Sasha was already two steps ahead of Dee, out of his chair and pulling her out of hers, giving her a moment’s notice to grap her rucksack and sling it on her shoulder. “Come on!” he shouted as they ran out of the building and down the pavement, whizzing through crowds of pedestrians until they were sure they’d lost pursuit.
“We’re probably banned from that place now,” she giggled as she fought to catch her breath. “Yeah? Who cares, there are other places.” he answered her, kissing her cheek as their pace slowed to a walk.
“Yeah, you’re right. And we’ll be kicked out of all of them, because of your shenanigans” she bumped him playfully with her shoulder.

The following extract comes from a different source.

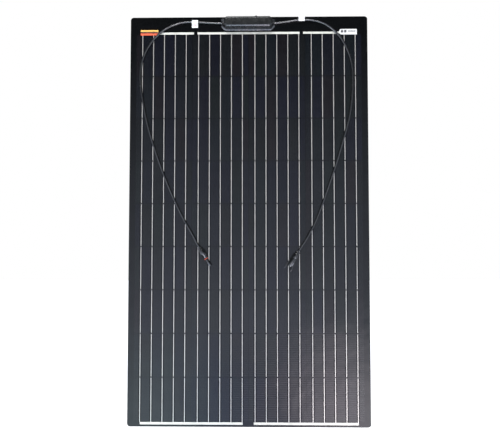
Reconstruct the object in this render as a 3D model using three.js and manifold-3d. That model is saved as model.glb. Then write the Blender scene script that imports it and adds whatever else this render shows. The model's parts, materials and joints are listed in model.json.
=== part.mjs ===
// A flexible solar sheet: 36 cells laminated between a backing board and a clear film, a low junction
// box bonded to the front at the middle of the top edge, and two leads that end in couplers.
// The sheet stands upright in the XZ plane: its back is the plane y = 0 and its front looks to -Y.
// The origin is on the back, behind the middle of the fifth row of cells. Lengths are millimetres.
import * as THREE from "three";
import { mergeVertices } from "three/addons/utils/BufferGeometryUtils.js";
import Module from "manifold-3d";

const wasm = await Module();
wasm.setup();

// Cells: four strings side by side, nine cells long.
const COLUMNS = 4;
const ROWS = 9;
const CELL_WIDTH = 156;
const CELL_HEIGHT = 117;
const COLUMN_PITCH = 157.65;
const ROW_PITCH = 119;
const RIBBONS_PER_CELL = 5;
const RIBBON_PITCH = 30.65;
const RIBBON_WIDTH = 2.2;

// Sheet outline. Each row of the laminate is a rigid strip, and neighbours keep ROW_GAP between them.
const SHEET_WIDTH = 664;
const SHEET_TOP = 585;
const SHEET_BOTTOM = -550;
const SHEET_CORNER = 8;
const ROW_GAP = 0.4;

// Layers, as distances in front of the back plane.
const BOARD_FRONT = 1.2;
const CELL_BACK = 1.25;
const WEB_FRONT = 1.33;
const CELL_FRONT = 1.45;
const RIBBON_FRONT = 1.6;
const FILM_BACK = 1.7;
const FILM_FRONT = 2.5;
const LAYER_GAP = 0.05;
const LABEL_THICKNESS = 0.15;

// Bus ribbons, along the top and the bottom of the strings: [first x, last x].
const TOP_BUS = { low: 536, high: 542, spans: [[-299, -153.5], [-143.5, 142.5], [152.5, 299]] };
const BOTTOM_BUS = { low: -544, high: -537.5, spans: [[-297, -16], [14, 298.5]] };

// Junction box.
const BOX_X = -1.2;
const BOX_Z = 566.6;
const BOX_LENGTH = 135;
const BOX_WIDTH = 28.4;
const BOX_CHAMFER = 7;
const BOX_WALL = 2;
const BOX_BACK = FILM_FRONT + LAYER_GAP;
const BOX_FLOOR = BOX_BACK + 1.5;
const BOX_RIM = 17.4;
const GASKET_WIDTH = 1.4;
const GASKET_FRONT = 18.2;
const LID_BACK = 18.25;
const LID_FRONT = 21.5;
const LID_BEVEL = 4.2;
const LID_EDGE = 0.8;
const SKIRT_BACK = 14.8;
const SKIRT_WALL = 1.2;
const TAB_X = 21;
const POTTING_STEP = 14.5;
const POTTING_FRONT = 17.8;
const FIT = 0.3;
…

“Oi?” he laughed, “You love my shenanigans. Besides, I’m not the one who used her forehead as target practice.” Dee was in stitches, “Did you see the way it just glided down the bridge of her nose like going for a slide?” The question only prompted more laughter from them both, as they recalled the scene, re-enacting it as they walked down the street, no destination in mind. There was never a destination, only adventure at every turn with him. It was like that almost every day until the quarantine had come that same year and the great darkness that led her to where she was sitting now with the Technos at large, Moz missing, and playing house with the Mallrats as Lex’s deputy.
She sighed as Cloe spoke again, the past and the present of teenage romance, colliding, the experienced teen, now the mentor. “You don’t think I should?” the younger asked, looking at Dee for the answers to the war inside herself. Shelooked at the girl straight on, “It doesn’t matter, what I think, does it?” she told Cloe, who only responded with silence and worried brows. So they sat that way, knowing exactly what would happen, it was just a matter of when. That’s just how teenage fever worked.